EXERCISE DIRECTIONS:
Copy out all of the data exactly as it appears.

DATA EXTRACT:
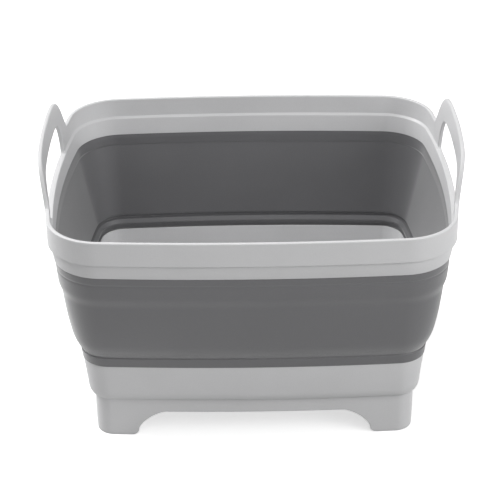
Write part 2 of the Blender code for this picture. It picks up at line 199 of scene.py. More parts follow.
class DrainSizes(PropertyGroup):
    """The sunk drain, its plug and the plug's seal ring."""
    seat: length("Seat", 37.4 * MM, "Height of the sunk seat")
    foot: length("Foot", 28.8 * MM, "Height of the drain's lower end")
    seat_radius: length("Seat radius", 22.5 * MM, "Radius of the sunk seat")
    bore: length("Bore", 17.0 * MM, "Radius of the drain's bore")
    boss: length("Boss", 25.0 * MM, "Outer radius of the drain")
    bar_width: length("Bar width", 2.6 * MM, "Width of the drain's cross bars")
    bar_height: length("Bar height", 1.8 * MM, "Height of the drain's cross bars")
    plug: length("Plug", NODE_BOX["drain_plug"][1].x, "Radius of the plug's head")
    head_bottom: length("Head", 37.7 * MM, "Height of the head's underside")
    head_top: length("Head top", 40.4 * MM, "Height of the head's upper face")
    stem: length("Stem", 13.5 * MM, "Radius of the plug's stem")
    lip: length("Lip", 1.5 * MM, "How far the stem's lip stands out")
    lip_height: length("Lip height", 1.7 * MM, "Height of the stem's lip")
    grip_length: length("Grip length", 30 * MM, "Finger grip from end to end")
    grip_height: length("Grip height", 11 * MM, "Finger grip above the head")
    grip_thickness: length("Grip thickness", 5 * MM, "Finger grip across")
    seal: length("Seal", NODE_BOX["plug_seal"][1].x, "Outer radius of the seal ring")


class Finishes(PropertyGroup):
    """Colours and grain sizes of the two plastics."""
    pale: colour("Polypropylene", "#DCDCDD", "Colour of the rigid mouldings")
    dark: colour("Rubber", "#666668", "Colour of the soft mouldings")
    pale_grain: length("Polypropylene grain", 0.9 * MM, "Grain of the mould's texture")
    dark_grain: length("Rubber grain", 0.7 * MM, "Grain of the soft surface")
    cloud: length("Cloud", 45 * MM, "Size of the faint clouds in both")


class StudioSettings(PropertyGroup):
    """Camera place and lamps."""
    distance: length("Camera distance", 1565 * MM, "Camera to the point that it looks at")
    elevation: FloatProperty(name="Camera elevation", description="Angle above the horizon",
                             default=math.radians(28.34), subtype="ANGLE")
    roll: FloatProperty(name="Camera roll", description="Turn about the line of sight",
                        default=-0.0125, subtype="ANGLE")
    lens: share("Lens", 124.74, "Focal length in millimetres")
    aim: FloatVectorProperty(name="Aim", description="Point that the camera looks at",
                             default=(-2.1 * MM, 0.0, 120 * MM), subtype="XYZ", unit="LENGTH")
    top_light: share("Top light", 1.5, "Strength of the lamp above")
    left_light: share("Left light", 33.0, "Strength of the lamp on the left")
    right_light: share("Right light", 15.0, "Strength of the lamp on the right")
    front_light: share("Front light", 7.5, "Strength of the lamp over the camera")
    glow: share("Floor glow", 0.6, "White that the floor shows the camera")
    bounce: share("Floor bounce", 0.38, "Share of light that the floor throws back up")
    sky: share("Sky", 0.23, "Brightness of the room's even light")


class BasinSettings(PropertyGroup):
    """All the sizes and finishes of the basin."""
    outline: PointerProperty(type=OutlineSizes, name="Outline", description="The rim's outline")
    rim: PointerProperty(type=RimSizes, name="Rim", description="The rim and its handles")
    wall: PointerProperty(type=WallSizes, name="Wall", description="The soft wall")
    tray: PointerProperty(type=TraySizes, name="Tray", description="The tray and its feet")
    drain: PointerProperty(type=DrainSizes, name="Drain", description="The drain and its plug")
    finish: PointerProperty(type=Finishes, name="Finishes", description="Colours and grain")
    studio: PointerProperty(type=StudioSettings, name="Studio", description="Camera and lamps")


class Outline:
    """The basin's outline: four long arcs whose corners are arcs too, moved inwards by any inset.

    A place on it is the run along it from the middle of the +X side, anticlockwise, measured at one inset.
    A quarter holds part of a short side's arc, a corner and part of a long side's arc, and the other
    quarters mirror it. Moving inwards takes the inset off each radius and keeps each centre.
    """

    def __init__(self, size, measured_at=0.0):
        half_length, half_width = size.length / 2, size.width / 2
        long_radius = (half_length ** 2 + size.long_bow ** 2) / (2 * size.long_bow)
        short_radius = (half_width ** 2 + size.short_bow ** 2) / (2 * size.short_bow)
        long_centre = np.array([0.0, half_width - long_radius])
        short_centre = np.array([half_length - short_radius, 0.0])
        reach_long, reach_short = long_radius - size.corner, short_radius - size.corner
        span = short_centre - long_centre
        distance = np.linalg.norm(span)
        along = (reach_long ** 2 - reach_short ** 2 + distance ** 2) / (2 * distance)
        aside = math.sqrt(reach_long ** 2 - along ** 2)
        unit = span / distance
        corner = long_centre + unit * along + np.array([unit[1], -unit[0]]) * aside
        short_end = math.atan2(corner[1] - short_centre[1], corner[0] - short_centre[0])
        long_end = math.atan2(corner[1] - long_centre[1], corner[0] - long_centre[0])
        self.centre = np.array([short_centre, corner, long_centre])
        self.radius = np.array([short_radius, size.corner, long_radius])
        self.measured = self.radius - measured_at
        self.start_angle = np.array([0.0, short_end, long_end])
        turns = np.array([short_end, long_end - short_end, math.pi / 2 - long_end])
        self.ends = np.cumsum(turns * self.measured)
        self.starts = self.ends - turns * self.measured
        self.quarter = self.ends[-1]

    def point(self, run, inset):
        """X and Y of the places at the given runs and insets, which broadcast."""
        run, inset = np.broadcast_arrays(run, inset)
        turn = np.floor(run / self.quarter).astype(int) % 4
        part = run % self.quarter
        part = np.where(turn % 2 == 0, part, self.quarter - part)
        arc = np.clip(np.searchsorted(self.ends, part), 0, 2)
        angle = self.start_angle[arc] + (part - self.starts[arc]) / self.measured[arc]
        radius = self.radius[arc] - inset
        x = self.centre[arc, 0] + radius * np.cos(angle)
        y = self.centre[arc, 1] + radius * np.sin(angle)
        return np.where((turn == 1) | (turn == 2), -x, x), np.where(turn >= 2, -y, y)

    def across(self, run):
        """Signed run from the middle of the nearest short side."""
        return (run + self.quarter) % (2 * self.quarter) - self.quarter

    def columns(self, quarter_runs):
        """Runs all the way round from the middle of the +Y side, mirrored from those of one quarter."""
        half = np.concatenate([quarter_runs, (2 * self.quarter - quarter_runs)[-2::-1]])
        full = np.concatenate([half[:-1], half[:-1] + 2 * self.quarter])
        return np.sort(np.where(full < self.quarter, full + 4 * self.quarter, full))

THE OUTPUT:
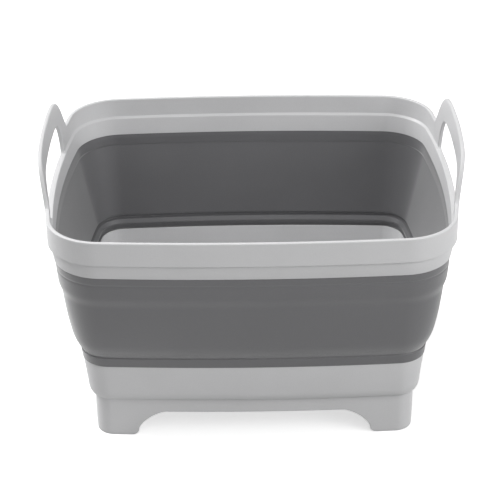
Write part 2 of the Blender code for this picture. It picks up at line 199 of scene.py. More parts follow.
class DrainSizes(PropertyGroup):
    """The sunk drain, its plug and the plug's seal ring."""
    seat: length("Seat", 37.4 * MM, "Height of the sunk seat")
    foot: length("Foot", 28.8 * MM, "Height of the drain's lower end")
    seat_radius: length("Seat radius", 22.5 * MM, "Radius of the sunk seat")
    bore: length("Bore", 17.0 * MM, "Radius of the drain's bore")
    boss: length("Boss", 25.0 * MM, "Outer radius of the drain")
    bar_width: length("Bar width", 2.6 * MM, "Width of the drain's cross bars")
    bar_height: length("Bar height", 1.8 * MM, "Height of the drain's cross bars")
    plug: length("Plug", NODE_BOX["drain_plug"][1].x, "Radius of the plug's head")
    head_bottom: length("Head", 37.7 * MM, "Height of the head's underside")
    head_top: length("Head top", 40.4 * MM, "Height of the head's upper face")
    stem: length("Stem", 13.5 * MM, "Radius of the plug's stem")
    lip: length("Lip", 1.5 * MM, "How far the stem's lip stands out")
    lip_height: length("Lip height", 1.7 * MM, "Height of the stem's lip")
    grip_length: length("Grip length", 30 * MM, "Finger grip from end to end")
    grip_height: length("Grip height", 11 * MM, "Finger grip above the head")
    grip_thickness: length("Grip thickness", 5 * MM, "Finger grip across")
    seal: length("Seal", NODE_BOX["plug_seal"][1].x, "Outer radius of the seal ring")


class Finishes(PropertyGroup):
    """Colours and grain sizes of the two plastics."""
    pale: colour("Polypropylene", "#DCDCDD", "Colour of the rigid mouldings")
    dark: colour("Rubber", "#666668", "Colour of the soft mouldings")
    pale_grain: length("Polypropylene grain", 0.9 * MM, "Grain of the mould's texture")
    dark_grain: length("Rubber grain", 0.7 * MM, "Grain of the soft surface")
    cloud: length("Cloud", 45 * MM, "Size of the faint clouds in both")


class StudioSettings(PropertyGroup):
    """Camera place and lamps."""
    distance: length("Camera distance", 1565 * MM, "Camera to the point that it looks at")
    elevation: FloatProperty(name="Camera elevation", description="Angle above the horizon",
                             default=math.radians(28.34), subtype="ANGLE")
    roll: FloatProperty(name="Camera roll", description="Turn about the line of sight",
                        default=-0.0125, subtype="ANGLE")
    lens: share("Lens", 124.74, "Focal length in millimetres")
    aim: FloatVectorProperty(name="Aim", description="Point that the camera looks at",
                             default=(-2.1 * MM, 0.0, 120 * MM), subtype="XYZ", unit="LENGTH")
    top_light: share("Top light", 1.5, "Strength of the lamp above")
    left_light: share("Left light", 33.0, "Strength of the lamp on the left")
    right_light: share("Right light", 15.0, "Strength of the lamp on the right")
    front_light: share("Front light", 7.5, "Strength of the lamp over the camera")
    glow: share("Floor glow", 0.6, "White that the floor shows the camera")
    bounce: share("Floor bounce", 0.38, "Share of light that the floor throws back up")
    sky: share("Sky", 0.23, "Brightness of the room's even light")


class BasinSettings(PropertyGroup):
    """All the sizes and finishes of the basin."""
    outline: PointerProperty(type=OutlineSizes, name="Outline", description="The rim's outline")
    rim: PointerProperty(type=RimSizes, name="Rim", description="The rim and its handles")
    wall: PointerProperty(type=WallSizes, name="Wall", description="The soft wall")
    tray: PointerProperty(type=TraySizes, name="Tray", description="The tray and its feet")
    drain: PointerProperty(type=DrainSizes, name="Drain", description="The drain and its plug")
    finish: PointerProperty(type=Finishes, name="Finishes", description="Colours and grain")
    studio: PointerProperty(type=StudioSettings, name="Studio", description="Camera and lamps")


class Outline:
    """The basin's outline: four long arcs whose corners are arcs too, moved inwards by any inset.

    A place on it is the run along it from the middle of the +X side, anticlockwise, measured at one inset.
    A quarter holds part of a short side's arc, a corner and part of a long side's arc, and the other
    quarters mirror it. Moving inwards takes the inset off each radius and keeps each centre.
    """

    def __init__(self, size, measured_at=0.0):
        half_length, half_width = size.length / 2, size.width / 2
        long_radius = (half_length ** 2 + size.long_bow ** 2) / (2 * size.long_bow)
        short_radius = (half_width ** 2 + size.short_bow ** 2) / (2 * size.short_bow)
        long_centre = np.array([0.0, half_width - long_radius])
        short_centre = np.array([half_length - short_radius, 0.0])
        reach_long, reach_short = long_radius - size.corner, short_radius - size.corner
        span = short_centre - long_centre
        distance = np.linalg.norm(span)
        along = (reach_long ** 2 - reach_short ** 2 + distance ** 2) / (2 * distance)
        aside = math.sqrt(reach_long ** 2 - along ** 2)
        unit = span / distance
        corner = long_centre + unit * along + np.array([unit[1], -unit[0]]) * aside
        short_end = math.atan2(corner[1] - short_centre[1], corner[0] - short_centre[0])
        long_end = math.atan2(corner[1] - long_centre[1], corner[0] - long_centre[0])
        self.centre = np.array([short_centre, corner, long_centre])
        self.radius = np.array([short_radius, size.corner, long_radius])
        self.measured = self.radius - measured_at
        self.start_angle = np.array([0.0, short_end, long_end])
        turns = np.array([short_end, long_end - short_end, math.pi / 2 - long_end])
        self.ends = np.cumsum(turns * self.measured)
        self.starts = self.ends - turns * self.measured
        self.quarter = self.ends[-1]

    def point(self, run, inset):
        """X and Y of the places at the given runs and insets, which broadcast."""
        run, inset = np.broadcast_arrays(run, inset)
        turn = np.floor(run / self.quarter).astype(int) % 4
        part = run % self.quarter
        part = np.where(turn % 2 == 0, part, self.quarter - part)
        arc = np.clip(np.searchsorted(self.ends, part), 0, 2)
        angle = self.start_angle[arc] + (part - self.starts[arc]) / self.measured[arc]
        radius = self.radius[arc] - inset
        x = self.centre[arc, 0] + radius * np.cos(angle)
        y = self.centre[arc, 1] + radius * np.sin(angle)
        return np.where((turn == 1) | (turn == 2), -x, x), np.where(turn >= 2, -y, y)

    def across(self, run):
        """Signed run from the middle of the nearest short side."""
        return (run + self.quarter) % (2 * self.quarter) - self.quarter

    def columns(self, quarter_runs):
        """Runs all the way round from the middle of the +Y side, mirrored from those of one quarter."""
        half = np.concatenate([quarter_runs, (2 * self.quarter - quarter_runs)[-2::-1]])
        full = np.concatenate([half[:-1], half[:-1] + 2 * self.quarter])
        return np.sort(np.where(full < self.quarter, full + 4 * self.quarter, full))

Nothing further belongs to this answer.